As the founder of Picsera, I lead a team that processes thousands of property images every month. However, I believe that to lead a high-level production house, one must remain a practitioner. Recently, I took my Mavic 4 Pro into the field for a personal challenge: taking a complex, mixed-use structure and using a rigorous post-production workflow to meet global hospitality brand standards.
I chose a local podium-style building as my subject. While I wasn’t hired to shoot this specific property, the challenges it presented—vertical distortion, industrial lighting, and environmental clutter—provided the perfect “proving ground” for our architectural workflow.
The Mission: Solving the “Drone Look”
Drones are incredible tools, but they inherently produce images that hospitality brand auditors (like those at Marriott or Hilton) often reject.

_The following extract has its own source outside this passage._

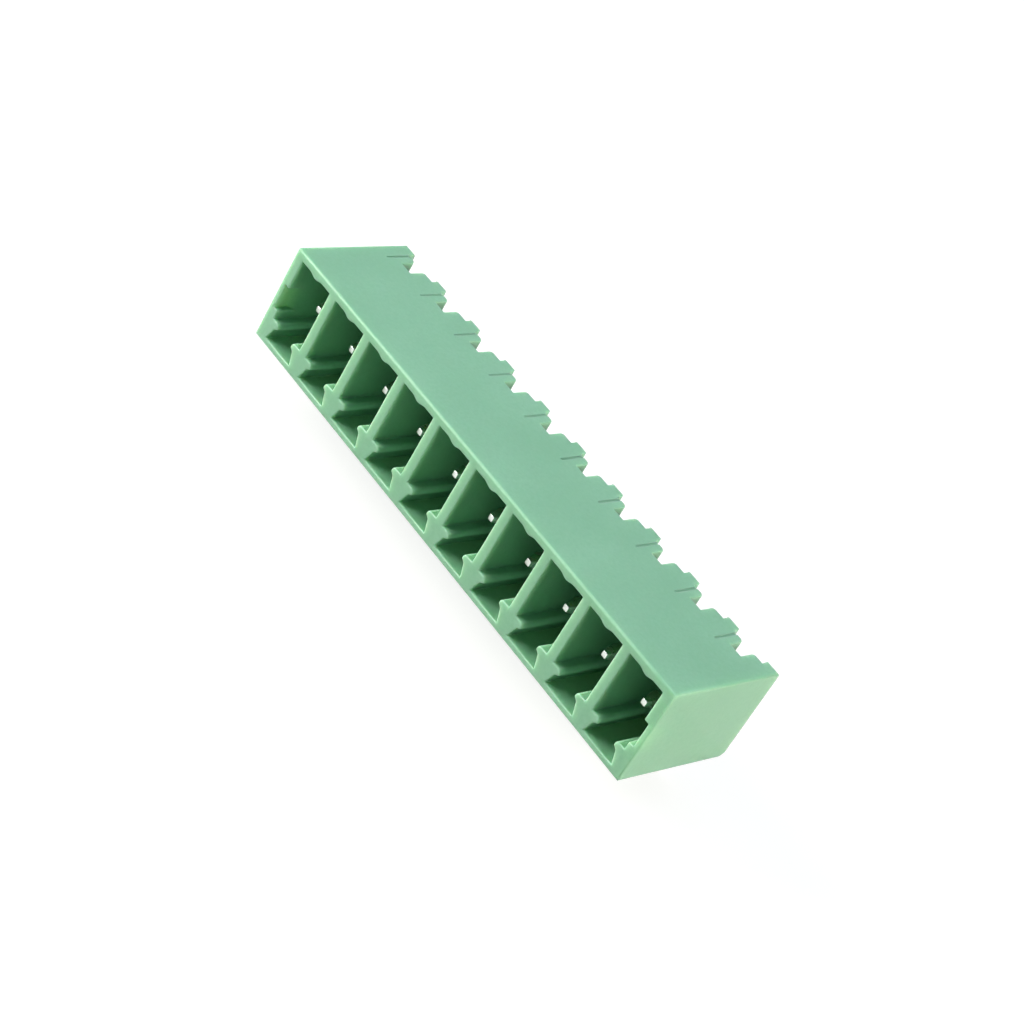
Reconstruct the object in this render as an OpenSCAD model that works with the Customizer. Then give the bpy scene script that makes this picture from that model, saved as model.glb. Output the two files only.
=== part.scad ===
// Right-angle board header of a pluggable terminal block.
// One moulded housing holds a row of plug cavities and is closed at both ends.
// One bent square pin stands in each cavity and leaves at the rear, down into the board.
// X runs along the row, the open front looks towards -Y, and Z points up from the board.
// The origin is the middle of the row of solder pins, on the board's surface.

/* [Row] */
// Number of contacts in the row
poles = 10; // [2:1:12]
// Distance between neighbouring contacts
pitch = 3.81; // [3.5:0.01:5.08]

/* [Housing] */
// Height of the housing above the board
body_h = 6.95; // [6.6:0.05:8.5]
// Distance from the solder pins forward to the open front
front_reach = 8; // [7:0.1:10]
// Distance from the solder pins back to the outer face of the rear ribs
rear_reach = 1.2; // [1:0.05:1.6]
// Thickness of each end wall
end_wall = 0.8; // [0.7:0.05:1.1]
// Thickness of the walls between the cavities
divider = 0.7; // [0.6:0.05:1]
// Thickness of the roof over the cavities
roof = 0.56; // [0.5:0.02:1]
// Thickness of the floor under the cavities
floor_t = 0.46; // [0.4:0.02:0.8]
// Thickness of the wall between a cavity and its rear channel
rear_wall = 1.2; // [0.8:0.1:2]
// Radius of the rounded outer edges
edge_r = 0.18; // [0.05:0.01:0.25]
// Width of the bevel along the lower rear edge
heel_bevel = 0.4; // [0.2:0.05:0.5]

/* [Roof bead] */
// Width of the shallow bead that hangs under the roof of each cavity
bead_w = 1.35; // [1:0.05:2]
// Depth of the bead
bead_d = 0.15; // [0.05:0.01:0.3]

/* [Key ribs] */
// Width of the T-shaped key rib along the foot of each wall
key_w = 2.22; // [1.9:0.02:2.5]
// Height of the key rib's top above the board
key_top = 1.88; // [1.7:0.02:2.2]
// Thickness of the key rib at its tips
key_tip_t = 0.43; // [0.4:0.01:0.6]
// Thickness of the key rib beside its stem
key_root_t = 0.56; // [0.5:0.01:0.8]
// Radius of the key rib's upper edges
key_upper_r = 0.26; // [0.1:0.01:0.3]
// Radius of the key rib's lower edges
key_lower_r = 0.09; // [0.03:0.01:0.1]
// Width of the stem just under the key rib
stem_top_w = 1.68; // [1.4:0.02:1.8]
// Width of the stem at the floor
stem_foot_w = 1.08; // [0.8:0.02:1.3]

/* [End recesses] */
// Lowest point of the recess inside each end wall, above the board
recess_z = 2.48; // [2.3:0.02:3]
// Height of the recess
recess_h = 1.78; // [1:0.02:2.5]
// Depth of the recess into the end wall
recess_d = 0.38; // [0.2:0.02:0.45]
// Length of the recess at its full depth, from the open front
recess_l = 1; // [0.5:0.05:2]
// Length of the ramp behind it
ramp_l = 0.65; // [0.3:0.05:1.5]

/* [Rear] */
// Distance that the rear ribs stand out from the rear face
rib_out = 0.6; // [0.4:0.05:0.8]
// Width of the rear ribs
rib_w = 1.06; // [0.7:0.02:1.2]
// Width of the block at each end of the rear face
end_block_w = 1.04; // [0.8:0.02:1.1]
// Radius of the upright edges of the ribs and channels
rear_edge_r = 0.28; // [0.1:0.02:0.34]
// Clearance on each side of a pin in its rear channel
channel_gap = 0.08; // [0.05:0.01:0.2]

/* [Roof grooves] */
// Width of the hairline groove beside each wall, on top of the roof
groove_w = 0.2; // [0.1:0.02:0.4]
// Depth of the groove
groove_d = 0.06; // [0.04:0.01:0.2]
// Length of the groove forward from the rear face
groove_l = 2; // [1:0.1:4]
// Distance from the middle of a wall to its groove
groove_offset = 0.78; // [0.7:0.02:0.9]

/* [Pins] */
// Width of the square wire
pin_w = 0.8; // [0.6:0.02:0.9]
// Height of the contact leg's middle above the board
pin_z = 3.76; // [3:0.02:4.5]
// Distance of the contact's flat end behind the open front
tip_inset = 1.66; // [1:0.02:3]
// Length of the taper at each end of the wire
taper_l = 0.85; // [0.3:0.05:1.5]
// Width of the contact's flat end
tip_w = 0.42; // [0.3:0.02:0.6]
// Width of the solder tail's flat end
tail_tip_w = 0.45; // [0.3:0.02:0.6]
// Length of the solder tail below the housing
tail_l = 3.1; // [2.5:0.1:4.5]
// Radius inside the bend
bend_r = 0.2; // [0.1:0.02:0.3]
// Clearance around a pin in the rear wall
pin_fit = 0.02; // [0.01:0.01:0.05]

/* [Hidden] */
$fn = 48;
// Overshoot of each cut past the face that it opens
over = 0.1;
arc_steps = 6;
bead_steps = 16;
body_l = poles * pitch + end_wall;
body_w = front_reach + rear_reach;
rear_face = rear_reach - rib_out;
roof_z = body_h - roof;
// A pin's bend starts where the rear wall ends, at the root of the channel
bend_y = -(pin_w / 2 + bend_r);
cavity_back = bend_y - rear_wall;
channel_w = pin_w + 2 * channel_gap;

// Middle of pin i, counted from 1, and of wall k, counted from 0 at the left end
function pin_x(i) = (i - (poles + 1) / 2) * pitch;
function wall_x(k) = (k - poles / 2) * pitch;
function wall_t(k) = k == 0 || k == poles ? end_wall : divider;

// Points along an arc from angle a to angle b
function arc(centre, r, a, b) =
    [for (i = [0 : arc_steps]) let (t = a + (b - a) * i / arc_steps)
        centre + r * [cos(t), sin(t)]];

// Right-hand outline of a cavity, up from the floor past the key rib to the roof
function cavity_side(t) =
    let (tip_x = (pitch - key_w) / 2, tip_z = key_top - key_tip_t)
    concat(
        [[(pitch - stem_foot_w) / 2, floor_t]],
        [[(pitch - stem_top_w) / 2, key_top - key_root_t]],
        arc([tip_x + key_lower_r, tip_z + key_lower_r], key_lower_r, 270, 180),
        arc([tip_x + key_upper_r, key_top - key_upper_r], key_upper_r, 180, 90),
        [[(pitch - t) / 2, key_top], [(pitch - t) / 2, roof_z]]
    );

// Lower outline of the roof's bead, one wave of a cosine, from right to left
function bead_line() =
    [for (i = [0 : bead_steps]) let (t = 1 - 2 * i / bead_steps)
        [t * bead_w / 2, roof_z - bead_d * (1 + cos(180 * t)) / 2]];

function mirrored(points) =
    [for (i = [len(points) - 1 : -1 : 0]) [-points[i][0], points[i][1]]];

// Rectangle from the origin with four round corners
module round_rect(size, r) {
    translate([r, 0])
        square([size[0] - 2 * r, size[1]]);
    translate([0, r])
        square([size[0], size[1] - 2 * r]);
    for (x = [r, size[0] - r], y = [r, size[1] - r])
        translate([x, y])
            circle(r);
}

// Turns a drawing of X and Z into a block between two places along Y
module between_y(from, to) {
    translate([0, to, 0])
        rotate([90, 0, 0])
            linear_extrude(to - from)
                children();
}

// Turns a drawing of Y and Z into a block centred on X
module along_x(length) {
    translate([-length / 2, 0, 0])
        rotate([90, 0, 90])
            linear_extrude(length)
                children();
}

// Rear rib seen from above, its two outer edges round
module rib_plan() {
    translate([-rib_w / 2, 0])
        square([rib_w, rear_reach - rear_edge_r]);
    translate([rear_edge_r - rib_w / 2, 0])
        square([rib_w - 2 * rear_edge_r, rear_reach]);
    for (side = [-1, 1])
        translate([side * (rib_w / 2 - rear_edge_r), rear_reach - rear_edge_r])
            circle(rear_edge_r);
}

// Channel seen from above, flared where the rear face rounds over into it
module channel_plan() {
    translate([-channel_w / 2, bend_y])
        square([channel_w, rear_face - bend_y + over]);
    difference() {
        translate([-channel_w / 2 - rear_edge_r, rear_face - rear_edge_r])
            square([channel_w + 2 * rear_edge_r, rear_edge_r + over]);
        for (side = [-1, 1])
            translate([side * (channel_w / 2 + rear_edge_r), rear_face - rear_edge_r])
                circle(rear_edge_r);
    }
}

// Outline of the housing seen from above
module body_plan() {
    difference() {
        translate([-body_l / 2, -front_reach])
            round_rect([body_l, front_reach + rear_face], edge_r);
        for (i = [1 : poles])
            translate([pin_x(i), 0])
                channel_plan();
    }
    for (k = [1 : poles - 1])
        translate([wall_x(k), 0])
            rib_plan();
    for (x = [-body_l / 2, body_l / 2 - end_block_w])
        translate([x, 0])
            square([end_block_w, rear_reach]);
}

// Outline of the housing seen from its end, with the bevel at the lower rear edge
module body_side() {
    difference() {
        translate([-front_reach, 0])
            round_rect([body_w, body_h], edge_r);
        translate([rear_reach, 0])
            rotate(45)
                square(heel_bevel * sqrt(2), center = true);
    }
}

// Block of the housing before its cavities are cut
module body_block() {
    intersection() {
        linear_extrude(body_h)
            body_plan();
        along_x(body_l)
            body_side();
        between_y(-front_reach, rear_reach)
            translate([-body_l / 2, 0])
                round_rect([body_l, body_h], edge_r);
    }
}

// Plug cavity of pin i, open at the front
module cavity(i) {
    translate([pin_x(i), 0, 0])
        between_y(-front_reach - over, cavity_back)
            polygon(concat(
                cavity_side(wall_t(i)),
                bead_line(),
                mirrored(cavity_side(wall_t(i - 1)))
            ));
}

// Square hole that a pin passes through the rear wall by
module pin_hole(i) {
    hole_w = pin_w + 2 * pin_fit;
    translate([pin_x(i), 0, pin_z])
        between_y(cavity_back - over, bend_y + over)
            square(hole_w, center = true);
}

// Recess and ramp inside the end wall on the given side
module end_recess(side) {
    mouth = -front_reach - over;
    full = -front_reach + recess_l;
    wall_face = body_l / 2 - end_wall;
    translate([0, 0, recess_z])
        linear_extrude(recess_h)
            polygon([
                [side * (wall_face - over), mouth],
                [side * (wall_face + recess_d), mouth],
                [side * (wall_face + recess_d), full],
                [side * wall_face, full + ramp_l],
                [side * (wall_face - over), full + ramp_l]
            ]);
}

// Hairline groove on the roof, to the right of wall k
module roof_groove(k) {
    translate([wall_x(k) + groove_offset - groove_w / 2, rear_face - groove_l, body_h - groove_d])
        cube([groove_w, groove_l + over, groove_d + over]);
}

module housing() {
    color("mediumseagreen")
        difference() {
            body_block();
            for (i = [1 : poles]) {
                cavity(i);
                pin_hole(i);
            }
            for (side = [-1, 1])
                end_recess(side);
            for (k = [0 : poles - 1])
                roof_groove(k);
        }
}

// Square bar up from the origin, tapered on four sides towards its top
module tapered_bar(length, end_w) {
    side = [
        [-pin_w / 2, 0], [pin_w / 2, 0], [pin_w / 2, length - taper_l],
        [end_w / 2, length], [-end_w / 2, length], [-pin_w / 2, length - taper_l]
    ];
    intersection_for (turn = [0, 90])
        rotate([90, 0, turn])
            linear_extrude(pin_w, center = true)
                polygon(side);
}

// One pin: contact leg, bend and solder leg of a single square wire
module pin(i) {
    bend_z = pin_z - pin_w / 2 - bend_r;
    color("gainsboro")
        translate([pin_x(i), 0, 0]) {
            translate([0, bend_y, pin_z])
                rotate([90, 0, 0])
                    tapered_bar(front_reach - tip_inset + bend_y, tip_w);
            translate([0, bend_y, bend_z])
                rotate([90, 0, 90])
                    rotate_extrude(angle = 90)
                        translate([bend_r, -pin_w / 2])
                            square(pin_w);
            translate([0, 0, bend_z])
                rotate([180, 0, 0])
                    tapered_bar(bend_z + tail_l, tail_tip_w);
        }
}

housing();
for (i = [1 : poles]) {
    pin(i);
}
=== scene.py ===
"""Looks of a board header for a pluggable terminal block, worked out round its CAD model.

Lengths are in metres unless a name ends in _mm. The frame is the CAD model's own: X runs along
the row, the open front looks towards -Y, Z points up, and the board's surface is at Z = 0.
"""

import math

import bmesh
import bpy
import numpy as np
from mathutils import Matrix, Vector


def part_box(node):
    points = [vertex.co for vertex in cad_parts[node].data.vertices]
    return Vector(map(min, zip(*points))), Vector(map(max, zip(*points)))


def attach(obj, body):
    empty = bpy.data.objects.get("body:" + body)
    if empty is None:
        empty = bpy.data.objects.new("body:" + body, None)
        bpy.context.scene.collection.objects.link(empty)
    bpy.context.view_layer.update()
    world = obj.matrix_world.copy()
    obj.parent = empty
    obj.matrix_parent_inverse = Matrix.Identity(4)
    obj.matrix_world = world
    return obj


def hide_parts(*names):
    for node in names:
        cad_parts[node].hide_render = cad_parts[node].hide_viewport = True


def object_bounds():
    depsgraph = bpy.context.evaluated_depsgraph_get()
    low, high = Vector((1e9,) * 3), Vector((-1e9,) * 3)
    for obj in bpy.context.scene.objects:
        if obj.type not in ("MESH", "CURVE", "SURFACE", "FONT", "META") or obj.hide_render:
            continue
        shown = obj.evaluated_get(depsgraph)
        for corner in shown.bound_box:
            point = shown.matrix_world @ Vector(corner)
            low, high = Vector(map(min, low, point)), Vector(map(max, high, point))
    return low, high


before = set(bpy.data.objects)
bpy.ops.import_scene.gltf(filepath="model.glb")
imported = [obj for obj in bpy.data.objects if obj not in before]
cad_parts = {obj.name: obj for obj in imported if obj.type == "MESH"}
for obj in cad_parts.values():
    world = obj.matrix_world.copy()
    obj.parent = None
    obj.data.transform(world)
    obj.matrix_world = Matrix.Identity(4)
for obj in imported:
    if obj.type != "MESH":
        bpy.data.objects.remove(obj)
CAD_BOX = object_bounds()

bl_info = {
    "name": "Terminal Block Header",
    "version": (1, 0, 0),
    "blender": (4, 5, 0),
    "location": "View3D > Sidebar > Header",
    "description": "Moulded housing, plated pins and stage of a board header",
    "category": "Add Mesh",
}

HOUSING = "housing"
PINS = sorted((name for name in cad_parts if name.startswith("pin_")),
              key=lambda name: int(name.split("_")[1]))
MM = 0.001

# The housing's mesh: vertices closer than this are one, and faces within this angle are flat
WELD = 0.0001 * MM
FLAT_ANGLE = math.radians(0.4)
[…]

Why? Because wide-angle drone lenses distort geometry, and raw aerial captures often feel “industrial” rather than “aspirational.”
My goal was to document the three-stage evolution from a raw flight file to a professional-grade architectural asset.
Stage 1: Exposure Blending & Retouching (The Clean Plate)
Architectural photography is about managing the relationship between ambient light and artificial light. Using bracketed RAW exposures captured during Blue Hour, the first step of our workflow was Exposure Blending. We manually merged the warm interior glows with the cool twilight of the sky.
Simultaneously, we began the Retouching phase. This is where we create a “pristine reality.” We digitally removed “visual noise”—construction debris, traffic cones, and distracting vehicles—to ensure the eye focuses solely on the architecture.
Stage 2: Comparison — The “Before & After” of Light Management
The second stage of image evolution demonstrates the power of light manipulation. In this phase, we neutralized the distracting yellow “industrial” lights of the parking garage pedestal and enhanced the cyan and magenta hues of the twilight sky.
This “Before and After” highlights the core of the Picsera philosophy: we don’t just edit photos; we curate the visual hierarchy. However, as clean as the image was at this stage, it still suffered from the “drone lean.”